Le communiqué soulève des préoccupations quant à la possibilité que la police ait forcé les travailleurs écroués à signer des feuilles blanches.

Attendu que les autorités et la police semblent avoir pour unique préoccupation de rassurer Maruti Suzuki India Ltd. et de faire en sorte que la production se poursuive, le PUDR demande l’ouverture d’une enquête judiciaire « indépendante et impartiale » sur les événements qui ont conduit à la mort de M. Awanish Dev.

La production a, à présent, redémarré dans les usines MSIL.

Dès la fin du lock-out, quelque 300 employés permanents ont repris le travail sous une protection musclée de la police, au rythme d’environ 150 véhicules par jour. D’après les médias, la production a désormais repris à plein rendement.

Cependant, à en croire les ex-travailleurs et les syndicats locaux, MSIL continue d’employer de la main-d’œuvre contractuelle en dépit de ses affirmations contraires.

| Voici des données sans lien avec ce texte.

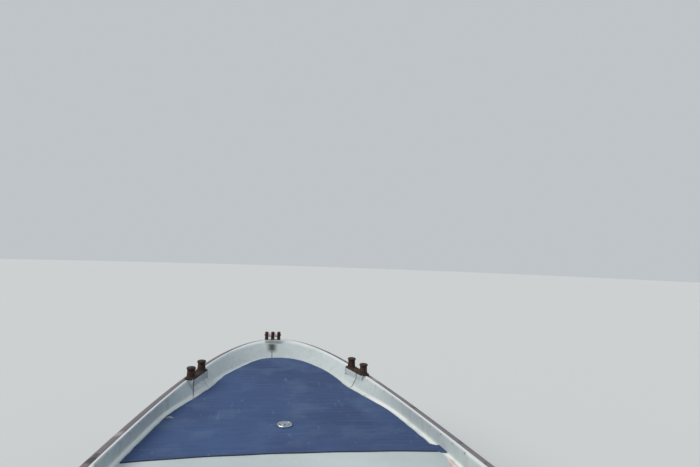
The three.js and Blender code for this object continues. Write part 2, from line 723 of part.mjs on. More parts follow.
function swivelBracket() {
  const arms = sideProfile([
    [tilt.x + 20, tilt.z - 14], [tilt.x + 20, tilt.z + 8], [steerX, tilt.z + 6],
    [steerX, 70], [steerX + 34, 70], [tilt.x - 44, 300], [tilt.x - 18, tilt.z - 26],
  ], -46, 46);
  const hub = rod(27, 150, 'y', tilt.x, 0, tilt.z, 20);
  const column = rod(38, 360, 'z', steerX, 0, 246, 20);
  return cut(join(arms, hub, column), rod(15.5, 240, 'y', tilt.x, 0, tilt.z, 16));
}

// Motor pieces that steer: the leg, its lower unit, the cowl pan and the cowl
const cavitationZ = -180;

function roundedPlan(front, back, half, corner) {
  const shape = new THREE.Shape();
  const [x0, x1] = [steerX + back, steerX + front];
  shape.moveTo(x0 + corner, -half);
  shape.lineTo(x1 - corner * 1.2, -half);
  shape.quadraticCurveTo(x1, -half, x1, -half + corner * 1.1);
  shape.lineTo(x1, half - corner * 1.1);
  shape.quadraticCurveTo(x1, half, x1 - corner * 1.2, half);
  shape.lineTo(x0 + corner, half);
  shape.quadraticCurveTo(x0, half, x0, half - corner);
  shape.lineTo(x0, -half + corner);
  shape.quadraticCurveTo(x0, -half, x0 + corner, -half);
  return shape;
}

function motorLeg() {
  const spine = plate(roundedPlan(-52, -205, 52, 30), cavitationZ + 13, 452);
  const upperYoke = rod(44, 18, 'z', steerX, 0, 442, 16);
  const upperArm = box(steerX - 80, steerX, -40, 40, 433, 451);
  const lowerYoke = rod(44, 32, 'z', steerX, 0, 42, 16);
  const lowerArm = box(steerX - 80, steerX, -36, 36, 28, 56);
  return join(spine, upperYoke, upperArm, lowerYoke, lowerArm);
}

function lowerUnit() {
  const platePlan = plate(roundedPlan(-20, -300, 92, 40), cavitationZ, cavitationZ + 12);
  const neck = plate(roundedPlan(-50, -215, 26, 20), shaftZ + 20, cavitationZ + 2);
  const torpedo = new THREE.LatheGeometry([
    [0, -150], [22, -138], [38, -100], [44, -40], [44, 120], [40, 150], [0, 150],
  ].map(([r, a]) => new THREE.Vector2(r, a)), 16).rotateZ(Math.PI / 2).translate(steerX - 120, 0, shaftZ);
  const skeg = sideProfile([
    [steerX - 50, shaftZ - 20], [steerX - 190, shaftZ - 20], [steerX - 230, shaftZ - 165], [steerX - 170, shaftZ - 165],
  ], -6, 6);
  return join(platePlan, neck, torpedo, skeg);
}

function propeller() {
  const hubX = steerX - 312;
  const hub = rod(40, 78, 'x', hubX, 0, shaftZ, 18, 42);
  const nut = rod(12, 30, 'x', hubX - 50, 0, shaftZ, 10);
  const blades = [0, 1, 2].map((i) => {
    const shape = new THREE.Shape();
    shape.moveTo(-22, 20);
    shape.bezierCurveTo(-70, 70, -62, 135, -10, 148);
    shape.bezierCurveTo(48, 140, 58, 80, 24, 20);
    shape.closePath();
    const blade = new THREE.ExtrudeGeometry(shape, { depth: 7, bevelEnabled: false, curveSegments: 6 });
    return blade.translate(0, 0, -3.5).rotateY(Math.PI / 2 + 0.5).rotateX(i * 2 * Math.PI / 3).translate(hubX, 0, shaftZ);
  });
  return join(hub, nut, ...blades);
}

function cowlPan() {
  return plate(roundedPlan(96, -420, 172, 90), 458, 520);
}

function cowl() {
  const sections = [
    { z: 521, front: 96, back: -428, half: 178 },
    { z: 640, front: 100, back: -438, half: 184 },
    { z: 780, front: 88, back: -430, half: 176 },
    { z: 862, front: 50, back: -380, half: 150 },
    { z: 892, front: 0, back: -320, half: 110 },
  ];
  const ring = ({ z, front, back, half }) => roundedPlan(front, back, half, half * 0.55).getPoints(4).slice(0, -1)
    .map((p) => vec(p.x, p.y, z));
  const rings = sections.map(ring);
  const triangles = [];
  const count = rings[0].length;
  for (let i = 0; i + 1 < rings.length; i += 1) {
    for (let j = 0; j < count; j += 1) {
      const k = (j + 1) % count;
      const [a, b, c, d] = [rings[i][j], rings[i][k], rings[i + 1][k], rings[i + 1][j]];
      triangles.push(a, b, c, a, c, d);
    }
  }
  for (const [ring_, flip] of [[rings[0], true], [rings.at(-1), false]]) {
    const flat = ring_.map((p) => new THREE.Vector2(p.x, p.y));
    for (const [a, b, c] of THREE.ShapeUtils.triangulateShape(flat, [])) {
      triangles.push(ring_[a], ring_[flip ? c : b], ring_[flip ? b : c]);
    }
  }
  return outward(fromTriangles(triangles));
}

// Finishes: colour, roughness, metalness
const finishes = {
  gelcoat: [0xb4bcbc, 0.45, 0],
  hullSide: [0x9fb0b8, 0.4, 0],
  nonskid: [0x2b3a60, 0.85, 0],
  paleDeck: [0xc2cbcd, 0.5, 0],
  timber: [0x7a6248, 0.8, 0],
  rubber: [0x3a3532, 0.85, 0],
  castIron: [0x4a352b, 0.8, 0.6],
  steel: [0x8d9294, 0.4, 0.9],
  motor: [0x20242a, 0.35, 0],
  perspex: [0x9fb4bf, 0.1, 0],
  bronze: [0x8a6a3a, 0.4, 0.9],
};

const boat = new THREE.Group();

function add(name, finish, geometry) {
  const [color, roughness, metalness] = finishes[finish];
  const mesh = new THREE.Mesh(geometry, new THREE.MeshStandardMaterial({ color, roughness, metalness }));
  mesh.name = name;
  boat.add(mesh);
  return mesh;
}

const sides = [['port', 1], ['starboard', -1]];

for (const [name, plate_] of Object.entries(hullPlates())) add(name, 'hullSide', plate_);
add('false_keel', 'timber', falseKeel());
add('stem_band', 'steel', stemBand());
add('foredeck', 'gelcoat', foredeck());
add('nonskid_panel', 'nonskid', nonskidPanel());
for (const [name, side] of sides) {
  for (const length of sideLengths) {
    add(`bulwark_${length.name}_${name}`, 'gelcoat', sideLength(side, bulwarkSection, length));
    add(`side_deck_${length.name}_${name}`, 'gelcoat', sideLength(side, sideDeckSection, length));
  }
  add(`rub_rail_${name}`, 'rubber', rubRail(side));
  add(`side_frames_${name}`, 'gelcoat', sideFrames(side));
}
add('fore_bulkhead', 'gelcoat', foreBulkhead());
add('forepeak_door', 'gelcoat', forepeakDoor());
add('door_hinge_leaf', 'steel', doorHingeLeaf());
add('hold_floor', 'timber', holdFloor());
add('mid_bulkhead', 'gelcoat', midBulkhead());
add('mid_thwart', 'timber', midThwart());
add('cockpit_floor', 'timber', cockpitFloor());
add('helm_console', 'gelcoat', console_());
add('windscreen', 'perspex', windscreen());
add('helm_shaft', 'steel', helmShaft());
add('steering_wheel', 'rubber', steeringWheel());
add('throttle_box', 'motor', throttleBox());
add('throttle_lever', 'steel', throttleLever());
add('bench_locker', 'gelcoat', benchLocker());
add('bench_lid', 'timber', benchLid());
add('bench_hinge_leaf', 'steel', benchHingeLeaf());
add('aft_bulkhead', 'gelcoat', aftBulkhead());
add('aft_deck', 'paleDeck', aftDeck());
add('splash_well', 'gelcoat', splashWell());
add('transom_pad', 'timber', outerPad());
for (const pad of bollardPads) {
  const mesh = add(`bow_bollard_${pad.side > 0 ? 'port' : 'starboard'}`, 'castIron', doubleBollard());
  onPad(mesh.geometry, { ...pad, z: pad.z + restGap });
}
for (const [name, side] of sides) {
  add(`stern_bollard_${name}`, 'castIron', doubleBollard()).position.set(-3690, side * 790, deckZ(0) + restGap);
  const cleat = add(`side_cleat_${name}`, 'steel', hornCleat());
  cleat.position.set(1470, side * 780, deckZ(1470) + 2);
}
const stemHeadMesh = add('stem_head', 'castIron', stemHead());
onPad(stemHeadMesh.geometry, { ...stemHeadPad, z: stemHeadPad.z + restGap });
add('deck_plate', 'steel', deckPlate());
add('clamp_bracket', 'motor', clampBracket());
add('swivel_bracket', 'motor', swivelBracket());
add('motor_leg', 'motor', motorLeg());
add('lower_unit', 'motor', lowerUnit());
add('propeller', 'bronze', propeller());
add('cowl_pan', 'motor', cowlPan());
add('motor_cowl', 'motor', cowl());

export default boat;
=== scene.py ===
"""An open cargo work boat about eight metres long, dressed over its frame of solid parts.

Metres in the boat's own frame: +X to the bow, +Y to port, +Z up, the origin on the waterline
amidships. The file is laid out as an add-on: settings, mesh helpers, finishes, one operator for
each piece or group of like pieces, a panel, and main(), which builds the boat in order.
"""

import math
from collections import namedtuple
from functools import cache
from random import Random

import bmesh
import bpy
from bpy.props import FloatProperty, FloatVectorProperty, PointerProperty, StringProperty
from bpy.types import Operator, Panel, PropertyGroup
from mathutils import Matrix, Vector, noise


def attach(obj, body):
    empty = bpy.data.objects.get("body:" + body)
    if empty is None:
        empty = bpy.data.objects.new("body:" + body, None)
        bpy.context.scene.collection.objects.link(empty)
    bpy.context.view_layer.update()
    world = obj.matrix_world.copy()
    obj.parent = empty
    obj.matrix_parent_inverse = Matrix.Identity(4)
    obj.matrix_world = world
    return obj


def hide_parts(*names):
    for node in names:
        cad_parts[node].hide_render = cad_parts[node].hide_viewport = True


bl_info = {
    "name": "Cargo Work Boat",
    "version": (1, 0, 0),
    "blender": (4, 5, 0),
    "location": "3D View > Sidebar > Cargo Boat",
    "description": "Builds an open cargo work boat with a raised foredeck and an outboard motor",
    "category": "Add Mesh",
}

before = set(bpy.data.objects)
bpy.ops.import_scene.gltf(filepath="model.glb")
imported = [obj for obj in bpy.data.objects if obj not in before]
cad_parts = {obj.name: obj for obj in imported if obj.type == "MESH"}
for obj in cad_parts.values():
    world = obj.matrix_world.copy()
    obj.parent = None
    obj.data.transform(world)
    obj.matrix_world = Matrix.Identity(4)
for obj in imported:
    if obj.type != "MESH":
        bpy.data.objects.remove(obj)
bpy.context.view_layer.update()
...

À l’heure qu’il est, 145 anciens employés de la firme languissent en prison, tandis que la majorité de leurs collègues qui ont lutté pour l’entreprise mais aussi pour leurs droits en tant que travailleurs ont été mis à la porte.

Les accusés seront entendus le 23 octobre.

Entre temps, l’équipe spéciale chargée d’enquêter sur l’incident a déposé un acte d’accusation de près de 3000 pages incluant, entre autres, des chefs de meurtre, tentative de meurtre et destruction de propriété privée contre les 145 accusés.

Le constructeur, lui, continue de claironner sa «Suzuki Way of Life».